The same pattern applies for spirits. Kenyans’ average consumption is 27 per cent of total consumption, compared with just two per cent for the other East African countries.

According to the recently released WHO Global Status Report on Alcohol and Health, East Africa, excluding Kenya, is fairly homogenous in alcohol consumption patterns, primarily consuming fermented beverages made from sorghum, maize and millet.

Uganda leads the region in alcohol consumption per capita: 11.9 litres of pure alcohol is consumed every year per capita, compared with an African average of 6.2 litres. Rwanda follows at 9.8 litres, Burundi at 9.5 litres and Tanzania at 6.8 litres.

But a bottle of beer is still far out of the reach of an average citizen — UBS highlights that it takes about three hours of work to buy a 500ml bottle of beer in Africa, compared with a global average of just 20 minutes. The US is the world’s most affordable market for beer consumers, where it takes just five minutes of work to afford half a litre of beer.

Analysts at Standard Investment Bank, AIB Capital and Old Mutual Securities are among those who have placed the fair value of the EABL share below what it is currently trading at.

Foreign investors looking at building their exposure to the African beer market have found it easier to invest in EABL than TBL. This is because, the Nairobi Securities Exchange is a much more liquid market for investors to buy and sell shares when compared with the Dar es Salaam Stock Exchange.

“For a long-term investor, TBL is the pick.
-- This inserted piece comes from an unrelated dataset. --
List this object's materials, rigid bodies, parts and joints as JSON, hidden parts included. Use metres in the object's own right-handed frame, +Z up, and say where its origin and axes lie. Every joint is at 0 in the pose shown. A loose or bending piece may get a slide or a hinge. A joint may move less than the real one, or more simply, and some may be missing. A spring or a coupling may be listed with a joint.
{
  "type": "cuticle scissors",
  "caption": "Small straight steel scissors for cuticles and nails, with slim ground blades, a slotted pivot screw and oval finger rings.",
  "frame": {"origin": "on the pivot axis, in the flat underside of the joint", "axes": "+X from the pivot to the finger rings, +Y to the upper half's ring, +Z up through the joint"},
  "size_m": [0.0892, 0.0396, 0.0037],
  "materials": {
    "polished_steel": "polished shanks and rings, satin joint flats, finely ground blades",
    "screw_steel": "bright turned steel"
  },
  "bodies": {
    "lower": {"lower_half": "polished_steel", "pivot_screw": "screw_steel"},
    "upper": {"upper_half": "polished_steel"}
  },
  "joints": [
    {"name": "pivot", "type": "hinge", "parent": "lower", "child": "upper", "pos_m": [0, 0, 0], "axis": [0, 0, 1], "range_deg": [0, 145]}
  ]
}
The market price is hugely discounted,” said Eric Munywoki, an analyst at Old Mutual Securities.

“When you purchase EABL’s shares, though, you are literally buying exposure to the whole region, something that the other brewer’s do not offer,” he added.
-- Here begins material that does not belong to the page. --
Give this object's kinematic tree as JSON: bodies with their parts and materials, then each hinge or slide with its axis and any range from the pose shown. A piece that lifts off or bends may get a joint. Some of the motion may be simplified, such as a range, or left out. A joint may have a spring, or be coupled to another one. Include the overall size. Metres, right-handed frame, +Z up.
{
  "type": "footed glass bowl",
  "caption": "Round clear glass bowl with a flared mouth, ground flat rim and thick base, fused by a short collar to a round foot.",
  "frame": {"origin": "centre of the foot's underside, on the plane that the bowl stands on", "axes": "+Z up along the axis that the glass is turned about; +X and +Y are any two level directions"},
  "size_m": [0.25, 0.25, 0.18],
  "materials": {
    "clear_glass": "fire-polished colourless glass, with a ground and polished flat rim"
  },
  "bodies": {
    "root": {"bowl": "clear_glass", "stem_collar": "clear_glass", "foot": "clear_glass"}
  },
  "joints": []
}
TBL paid a total dividend of Tsh300 ($0.19) per share compared with Bralirwa’s Rwf20 ($0.03) and EABL’s Ksh5.50 ($0.06).

TBL last traded at the DSE at Tsh3,780 ($2.35) compared with Bralirwa’s Rwf845 ($1.28) at the Rwanda Stock Exchange and EABL’s Ksh339 ($3.91) at the NSE.
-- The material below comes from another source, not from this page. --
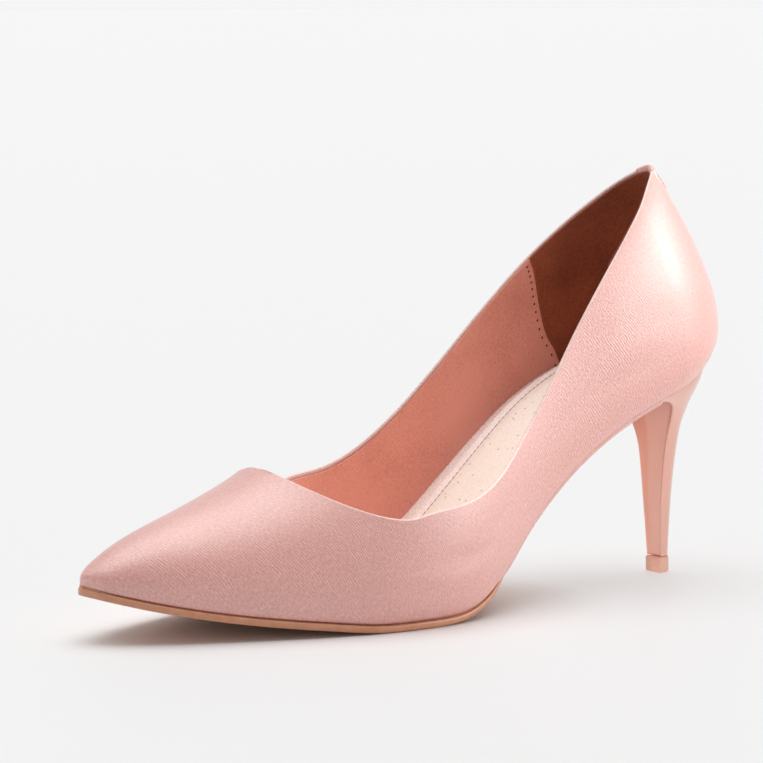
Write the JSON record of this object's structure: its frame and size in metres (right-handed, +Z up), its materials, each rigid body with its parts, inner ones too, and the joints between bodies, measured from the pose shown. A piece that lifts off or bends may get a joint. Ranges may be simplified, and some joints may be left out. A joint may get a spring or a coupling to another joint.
{
  "type": "pump",
  "caption": "Pointed-toe court shoe for a right foot: hollow satin upper, lined, on a slim moulded stiletto heel with a thin edged sole.",
  "frame": {"origin": "middle of the floor face of the heel tip", "axes": "+X runs from the heel to the toe, +Y to the shoe's own left, its inner side, +Z up; the shoe stands on z = 0"},
  "size_m": [0.243, 0.0843, 0.1363],
  "materials": {
    "satin": "satin",
    "sole": "smooth",
    "heel_gloss": "glossy",
    "tip": "matt",
    "insole_cover": "shiny",
    "pad_cover": "matt"
  },
  "bodies": {
    "root": {"upper": "satin", "outsole": "sole", "heel": "heel_gloss", "heel_tip": "tip", "insole": "insole_cover", "sock_pad": "pad_cover", "back_tab": "satin"}
  },
  "joints": []
}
However, despite the share price appreciation since the beginning of this year, TBL still has the lowest price to earnings ratio.

“EABL remains supremely overvalued and has proven resilient even in the wake of a poor 2013 financial performance. It however has operations in more than one country and is less exposed to inherent market risks of any one specific nation,” said Ted Macharia, an investment analyst with AIB Capital.

Mr Macharia said that the growing middle class has extended to the spirits segment, with EABL posting stronger growth in the premium spirit brands as compared with the beer brands.

He said that input costs, particularly in Kenya, have resulted in upward price reviews and this is expected to result in slower growth in the immediate future.

The other brewers in the region have also been under pressure in recent months as a result of a combination of higher taxes and increased competition.

This week, EABL doubled the price of its keg beer in the wake of a new tax measure introduced in the budget. The low end beer was previously exempt from excise duty but now attracts 50 per cent excise tax or Ksh35 ($0.40) a litre, raising the cost of a barrel of Senator Keg to Ksh6,544 ($75.40), from Ksh3,146 ($36.25).